I've got kind of a noob question . I'm getting a couple different answers about my PSU. I'm wanting to get a BFG GTX260 OC2. On there webite it says it requires a: 525W PCI Express®-compliant system power supply with a combined 12V current rating of 38A or more (Minimum system power requirement based on a PC configured with an Intel Core®2 Extreme QX9650 processor). I have an Antec Neopower blue 650W psu with three 12v rails at +19. If you add those you get 57 of course just curious if it works that way.

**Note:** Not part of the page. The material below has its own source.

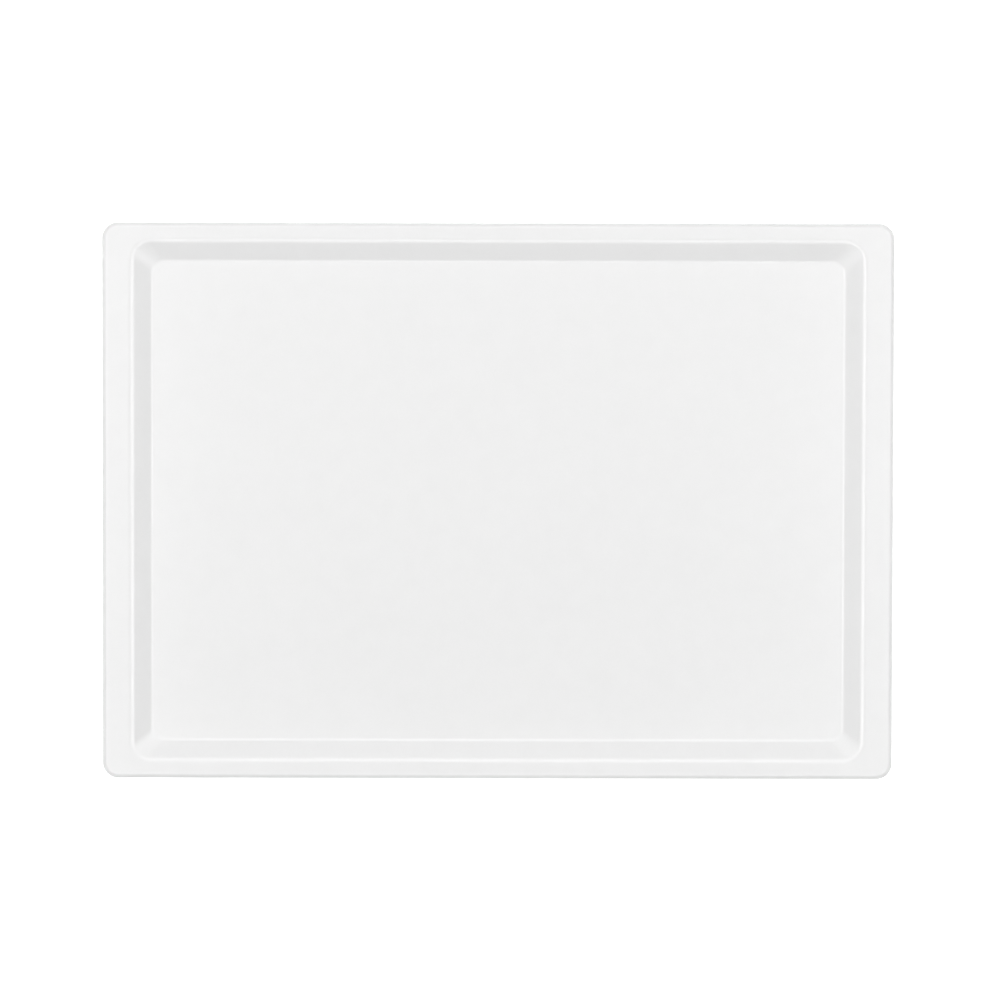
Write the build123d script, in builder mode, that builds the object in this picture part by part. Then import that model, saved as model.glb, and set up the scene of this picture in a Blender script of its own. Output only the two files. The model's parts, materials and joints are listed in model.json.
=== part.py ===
"""A one-piece moulded cutting board with a raised rim round a shallow sunken well.

Units are millimetres and +Z is up. The origin is the middle of the flat underside, X runs
along the length of the board and Y across its width.
"""

from build123d import *
import math
import os

# ---------------------------------------------------------------------------------------
# Driving dimensions
# ---------------------------------------------------------------------------------------

# The whole board
board_length = 500.0
board_width = 351.5
board_thickness = 20.0
outline_corner_radius = 10.0
top_edge_radius = 3.0
base_edge_radius = 2.0

# The rim, from the side of the board to the edge of the well's mouth
end_rim_width = 18.8
side_rim_width = 11.6

# The well and its sloped wall
well_depth = 6.0
wall_run = 12.5
mouth_corner_radius = 11.0
floor_corner_radius = 8.0

# Where the rim rolls over into the wall, and where the wall runs out into the floor
lip_radius = 11.0
foot_radius = 6.5

# ---------------------------------------------------------------------------------------
# Sizes that follow
# ---------------------------------------------------------------------------------------

mouth_length = board_length - 2 * end_rim_width
mouth_width = board_width - 2 * side_rim_width
floor_length = mouth_length - 2 * wall_run
floor_width = mouth_width - 2 * wall_run
floor_height = board_thickness - well_depth
wall_slope = math.degrees(math.atan2(well_depth, wall_run))

# ---------------------------------------------------------------------------------------
# Board: a slab with the well sunk into its top
# ---------------------------------------------------------------------------------------

with BuildPart() as board:
    with BuildSketch(Plane.XY):
        RectangleRounded(board_length, board_width, outline_corner_radius)
    extrude(amount=board_thickness)
    fillet(board.edges().group_by(Axis.Z)[-1], radius=top_edge_radius)
    fillet(board.edges().group_by(Axis.Z)[0], radius=base_edge_radius)

    # The well narrows from its mouth to its floor, so all four sides of it slope. Its
    # corners are rounder at the mouth than at the floor, which makes them a little less
    # steep than the straight walls.
    with BuildSketch(Plane.XY.offset(floor_height)):
        RectangleRounded(floor_length, floor_width, floor_corner_radius)
    with BuildSketch(Plane.XY.offset(board_thickness)):
        RectangleRounded(mouth_length, mouth_width, mouth_corner_radius)
    loft(mode=Mode.SUBTRACT)

    rim = board.faces().sort_by(Axis.Z)[-1]
    fillet(rim.inner_wires()[0].edges(), radius=lip_radius)
    well_floor = board.faces().filter_by(Plane.XY).sort_by(Axis.Z)[-2]
    fillet(well_floor.edges(), radius=foot_radius)

board.part.label = "board"

os.makedirs("parts", exist_ok=True)
export_step(board.part, "parts/board.step")

print(f"well floor {floor_length:.1f} x {floor_width:.1f} mm, wall slope {wall_slope:.1f} degrees")
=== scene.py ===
"""The looks of a one-piece cutting board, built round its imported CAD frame. Metres, +Z up."""

import json
import math

import bmesh
import bpy
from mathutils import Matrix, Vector


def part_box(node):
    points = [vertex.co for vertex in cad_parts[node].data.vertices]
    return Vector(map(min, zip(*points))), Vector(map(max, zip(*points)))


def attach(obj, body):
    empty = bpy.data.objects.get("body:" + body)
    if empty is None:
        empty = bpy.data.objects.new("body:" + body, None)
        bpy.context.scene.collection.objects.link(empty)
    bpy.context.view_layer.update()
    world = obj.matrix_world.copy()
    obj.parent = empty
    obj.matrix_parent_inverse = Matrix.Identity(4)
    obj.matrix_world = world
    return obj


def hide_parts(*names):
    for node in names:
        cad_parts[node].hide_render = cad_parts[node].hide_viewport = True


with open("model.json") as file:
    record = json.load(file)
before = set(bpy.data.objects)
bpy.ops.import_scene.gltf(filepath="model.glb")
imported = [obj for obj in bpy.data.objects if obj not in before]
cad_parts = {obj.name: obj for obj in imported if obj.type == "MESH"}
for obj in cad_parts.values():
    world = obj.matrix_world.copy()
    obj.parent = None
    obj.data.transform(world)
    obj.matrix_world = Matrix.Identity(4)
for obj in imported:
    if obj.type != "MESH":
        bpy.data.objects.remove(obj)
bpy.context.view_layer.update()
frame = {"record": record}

# ---------------------------------------------------------------------------------------
# Sizes
# ---------------------------------------------------------------------------------------

# From the frame
board_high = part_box("board")[1]
half_length = board_high.x
half_width = board_high.y
rim_height = board_high.z
mounts = {mount["name"]: mount for mount in frame["record"]["mounts"]}
floor_height = mounts["well_floor"]["pos_m"][2]

# As in the CAD model
outline_corner_radius = 0.010
top_edge_radius = 0.003
base_edge_radius = 0.002
end_rim_width = 0.0188
side_rim_width = 0.0116
wall_run = 0.0125
mouth_corner_radius = 0.011
floor_corner_radius = 0.008
lip_radius = 0.011
foot_radius = 0.0065

well_depth = rim_height - floor_height
mouth_centre = Vector((half_length - end_rim_width, half_width - side_rim_width))
mouth_centre -= Vector((mouth_corner_radius, mouth_corner_radius))
corner_shift = wall_run - mouth_corner_radius + floor_corner_radius
radius_change = mouth_corner_radius - floor_corner_radius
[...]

Some people say you can add all three together for total some say you can't. I just need a clarification since psu jargon is still a little new to me. Here is my system specs: Asus P5E, Q6600, 2 7,200 HDs, 8 gigs ram(ddr2 800), currently and EVGA 8600gt, and one combo drive. Any help clarifing wether I can use my PSU or not would be most helpful. Thanks
Max on that PSU is 52amps on 12v rail I believe. you should be fine with that one. Of course you can only use 19amps per rail. Most PSU's with multiple rails have a primary 12 volt section then break them into different rails, so you cant really just add all the rails together to get total amps but usually its close I believe.
yes its me i got a q6600 3.0ghz with 2 gtx 260 in sli (oc 714/1230 now) with no problem even more overhead left to oc. ur fine buddy the psu u have is good.
------------------------------intel core 2 quad q6600 @3.2ghz msi p6n diamond (X-FI Extreme sound) 6gig of OCZ+CoRSAIR oc 900mhz Nvidia gtx 260 sli @ 730/1465/1250
Lite-On Blue-ray Western Digital 7200rpm 500gb Antec 500 Earthwatt Window vista 64-bit
Reply to invisik
Unfortunately, due to a lot of poorly constructed power supplies, specs tend to be inflated on required wattage/amperage.
You *cannot* simply add the rails together to get total amperage. What you want to do is find out the total amperage of the 12V rails taken together. The easiest way to do this is to look at the sticker:
http://www.newegg.com/Product/Show [...] wer+Supply
The sticker clearly states that it supports 624W on the 12V lines, or 52A.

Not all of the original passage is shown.